**Your objective:**
Copy the data precisely, keeping every character.

Information supplied start

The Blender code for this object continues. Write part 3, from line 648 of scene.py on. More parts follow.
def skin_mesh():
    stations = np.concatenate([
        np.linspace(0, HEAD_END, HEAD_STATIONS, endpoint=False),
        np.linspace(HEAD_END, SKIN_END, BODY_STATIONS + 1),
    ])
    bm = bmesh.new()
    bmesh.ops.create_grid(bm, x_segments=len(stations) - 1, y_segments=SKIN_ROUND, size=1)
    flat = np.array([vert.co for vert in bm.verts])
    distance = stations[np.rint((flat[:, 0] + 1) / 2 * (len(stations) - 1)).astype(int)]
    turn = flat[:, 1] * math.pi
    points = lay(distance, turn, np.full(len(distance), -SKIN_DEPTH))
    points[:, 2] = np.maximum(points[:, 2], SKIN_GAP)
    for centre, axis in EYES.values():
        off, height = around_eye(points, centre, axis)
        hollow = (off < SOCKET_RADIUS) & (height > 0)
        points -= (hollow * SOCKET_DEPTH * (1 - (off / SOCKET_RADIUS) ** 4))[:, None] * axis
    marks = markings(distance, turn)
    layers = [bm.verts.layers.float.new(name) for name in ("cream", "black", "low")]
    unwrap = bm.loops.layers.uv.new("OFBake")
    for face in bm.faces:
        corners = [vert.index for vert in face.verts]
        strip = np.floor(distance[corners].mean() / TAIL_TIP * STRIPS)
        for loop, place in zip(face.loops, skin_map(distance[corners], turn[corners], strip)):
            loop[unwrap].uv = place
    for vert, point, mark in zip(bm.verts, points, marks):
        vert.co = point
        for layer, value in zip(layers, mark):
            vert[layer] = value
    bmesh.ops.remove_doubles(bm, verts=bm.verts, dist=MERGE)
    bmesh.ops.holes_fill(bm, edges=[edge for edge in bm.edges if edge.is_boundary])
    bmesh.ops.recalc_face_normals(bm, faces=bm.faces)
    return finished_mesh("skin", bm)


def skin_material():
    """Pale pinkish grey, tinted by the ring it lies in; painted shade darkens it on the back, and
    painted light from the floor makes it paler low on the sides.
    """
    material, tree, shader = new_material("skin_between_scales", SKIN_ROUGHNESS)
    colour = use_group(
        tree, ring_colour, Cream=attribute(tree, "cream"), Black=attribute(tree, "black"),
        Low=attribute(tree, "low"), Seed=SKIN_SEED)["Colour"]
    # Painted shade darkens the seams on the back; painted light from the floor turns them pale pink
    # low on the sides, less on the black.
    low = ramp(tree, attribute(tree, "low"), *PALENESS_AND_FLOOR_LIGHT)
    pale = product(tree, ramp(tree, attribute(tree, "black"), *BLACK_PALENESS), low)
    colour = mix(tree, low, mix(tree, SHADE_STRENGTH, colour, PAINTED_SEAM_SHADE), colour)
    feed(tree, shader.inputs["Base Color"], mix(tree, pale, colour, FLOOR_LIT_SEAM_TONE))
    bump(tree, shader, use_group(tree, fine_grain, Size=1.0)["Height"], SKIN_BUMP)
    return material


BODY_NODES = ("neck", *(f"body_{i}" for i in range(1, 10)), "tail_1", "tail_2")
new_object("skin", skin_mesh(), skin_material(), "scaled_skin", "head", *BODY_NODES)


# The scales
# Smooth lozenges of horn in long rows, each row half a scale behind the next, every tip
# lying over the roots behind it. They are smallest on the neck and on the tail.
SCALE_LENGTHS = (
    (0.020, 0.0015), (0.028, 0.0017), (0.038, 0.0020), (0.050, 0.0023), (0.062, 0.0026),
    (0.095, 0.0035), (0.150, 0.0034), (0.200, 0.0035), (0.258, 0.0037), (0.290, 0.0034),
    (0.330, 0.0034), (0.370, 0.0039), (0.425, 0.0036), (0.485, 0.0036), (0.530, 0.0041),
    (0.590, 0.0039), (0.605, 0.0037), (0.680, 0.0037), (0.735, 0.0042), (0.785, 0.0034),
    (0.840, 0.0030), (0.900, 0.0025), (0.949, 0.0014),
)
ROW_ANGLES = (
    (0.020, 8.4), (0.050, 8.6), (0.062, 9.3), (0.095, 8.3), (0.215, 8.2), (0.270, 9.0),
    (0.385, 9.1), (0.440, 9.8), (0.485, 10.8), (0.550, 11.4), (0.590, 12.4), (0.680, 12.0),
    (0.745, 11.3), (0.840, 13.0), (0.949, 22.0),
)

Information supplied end

**Exercise answer:**
The Blender code for this object continues. Write part 3, from line 648 of scene.py on. More parts follow.
def skin_mesh():
    stations = np.concatenate([
        np.linspace(0, HEAD_END, HEAD_STATIONS, endpoint=False),
        np.linspace(HEAD_END, SKIN_END, BODY_STATIONS + 1),
    ])
    bm = bmesh.new()
    bmesh.ops.create_grid(bm, x_segments=len(stations) - 1, y_segments=SKIN_ROUND, size=1)
    flat = np.array([vert.co for vert in bm.verts])
    distance = stations[np.rint((flat[:, 0] + 1) / 2 * (len(stations) - 1)).astype(int)]
    turn = flat[:, 1] * math.pi
    points = lay(distance, turn, np.full(len(distance), -SKIN_DEPTH))
    points[:, 2] = np.maximum(points[:, 2], SKIN_GAP)
    for centre, axis in EYES.values():
        off, height = around_eye(points, centre, axis)
        hollow = (off < SOCKET_RADIUS) & (height > 0)
        points -= (hollow * SOCKET_DEPTH * (1 - (off / SOCKET_RADIUS) ** 4))[:, None] * axis
    marks = markings(distance, turn)
    layers = [bm.verts.layers.float.new(name) for name in ("cream", "black", "low")]
    unwrap = bm.loops.layers.uv.new("OFBake")
    for face in bm.faces:
        corners = [vert.index for vert in face.verts]
        strip = np.floor(distance[corners].mean() / TAIL_TIP * STRIPS)
        for loop, place in zip(face.loops, skin_map(distance[corners], turn[corners], strip)):
            loop[unwrap].uv = place
    for vert, point, mark in zip(bm.verts, points, marks):
        vert.co = point
        for layer, value in zip(layers, mark):
            vert[layer] = value
    bmesh.ops.remove_doubles(bm, verts=bm.verts, dist=MERGE)
    bmesh.ops.holes_fill(bm, edges=[edge for edge in bm.edges if edge.is_boundary])
    bmesh.ops.recalc_face_normals(bm, faces=bm.faces)
    return finished_mesh("skin", bm)


def skin_material():
    """Pale pinkish grey, tinted by the ring it lies in; painted shade darkens it on the back, and
    painted light from the floor makes it paler low on the sides.
    """
    material, tree, shader = new_material("skin_between_scales", SKIN_ROUGHNESS)
    colour = use_group(
        tree, ring_colour, Cream=attribute(tree, "cream"), Black=attribute(tree, "black"),
        Low=attribute(tree, "low"), Seed=SKIN_SEED)["Colour"]
    # Painted shade darkens the seams on the back; painted light from the floor turns them pale pink
    # low on the sides, less on the black.
    low = ramp(tree, attribute(tree, "low"), *PALENESS_AND_FLOOR_LIGHT)
    pale = product(tree, ramp(tree, attribute(tree, "black"), *BLACK_PALENESS), low)
    colour = mix(tree, low, mix(tree, SHADE_STRENGTH, colour, PAINTED_SEAM_SHADE), colour)
    feed(tree, shader.inputs["Base Color"], mix(tree, pale, colour, FLOOR_LIT_SEAM_TONE))
    bump(tree, shader, use_group(tree, fine_grain, Size=1.0)["Height"], SKIN_BUMP)
    return material


BODY_NODES = ("neck", *(f"body_{i}" for i in range(1, 10)), "tail_1", "tail_2")
new_object("skin", skin_mesh(), skin_material(), "scaled_skin", "head", *BODY_NODES)


# The scales
# Smooth lozenges of horn in long rows, each row half a scale behind the next, every tip
# lying over the roots behind it. They are smallest on the neck and on the tail.
SCALE_LENGTHS = (
    (0.020, 0.0015), (0.028, 0.0017), (0.038, 0.0020), (0.050, 0.0023), (0.062, 0.0026),
    (0.095, 0.0035), (0.150, 0.0034), (0.200, 0.0035), (0.258, 0.0037), (0.290, 0.0034),
    (0.330, 0.0034), (0.370, 0.0039), (0.425, 0.0036), (0.485, 0.0036), (0.530, 0.0041),
    (0.590, 0.0039), (0.605, 0.0037), (0.680, 0.0037), (0.735, 0.0042), (0.785, 0.0034),
    (0.840, 0.0030), (0.900, 0.0025), (0.949, 0.0014),
)
ROW_ANGLES = (
    (0.020, 8.4), (0.050, 8.6), (0.062, 9.3), (0.095, 8.3), (0.215, 8.2), (0.270, 9.0),
    (0.385, 9.1), (0.440, 9.8), (0.485, 10.8), (0.550, 11.4), (0.590, 12.4), (0.680, 12.0),
    (0.745, 11.3), (0.840, 13.0), (0.949, 22.0),
)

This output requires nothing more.